A sensible way to approach the issue is to work through these questions in order.

  1. Is there a chargeable interest?

    Paragraph 18 only matters if what is being transferred is a chargeable interest for SDLT purposes.

  2. Is the transfer treated as being from a partnership?

    This is not just a factual question. The source points to paragraph 37 for the circumstances in which a chargeable interest is transferred from a partnership. You need to apply that statutory rule.

  3. Who is receiving the interest?

    Check whether the recipient is:

    • a current partner,
    • a former partner, or
    • connected with a current or former partner.
  4. If connection is relevant, does the statutory connection test apply?

    The source points to paragraph 39 for the definition. You should use that specific rule rather than assuming that ordinary language or accounting concepts of connection are enough.

  5. If paragraph 18 applies, what do the wider partnership rules do to the SDLT calculation?

    This page is only an overview of when paragraph 18 is engaged. The tax outcome will depend on the wider Part 3 rules.

Example

Illustration: A property is held by a partnership. The property is transferred out of the partnership to one of the individuals who used to be a partner in that firm. On these facts, paragraph 18 is potentially in point because the transfer is from a partnership to a person who has been one of the partners.

Another illustration: A partnership transfers a chargeable interest to a company controlled by a current or former partner. Paragraph 18 may apply, but only if the company is connected with that partner under the specific connection rule in paragraph 39.

Why this can be difficult in practice

The source page is only an overview, so the main difficulty is that the real analysis sits elsewhere in the legislation and manual.

Three points commonly need careful attention:

  • Whether the property is legally treated as transferred from the partnership. That is a statutory question under paragraph 37, not just a matter of how the parties describe the deal.
  • Whether the recipient is a former partner. Historic partnership membership can matter, so the timing of admissions and retirements may be relevant.
  • Whether a person is connected under paragraph 39. Connection for Part 3 is a defined concept. It should not be assumed from commercial closeness or family involvement without checking the statutory test.

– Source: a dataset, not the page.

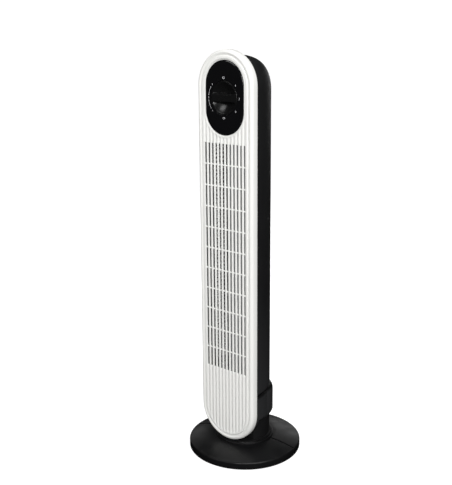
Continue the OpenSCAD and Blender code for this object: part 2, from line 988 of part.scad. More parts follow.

Because paragraph 18 is only the gateway into the rule, identifying that it applies is not the same as completing the SDLT analysis. The charge, if any, will depend on the rest of the partnership code.

Key takeaways

  • Paragraph 18 is about transfers of chargeable interests from a partnership to a current partner, former partner, or a connected person.
  • You must check the specific rules on when a transfer is treated as being from a partnership and when a person is connected.
  • If paragraph 18 applies, the transaction needs to be analysed under the wider SDLT partnership provisions, not only under the ordinary transfer rules.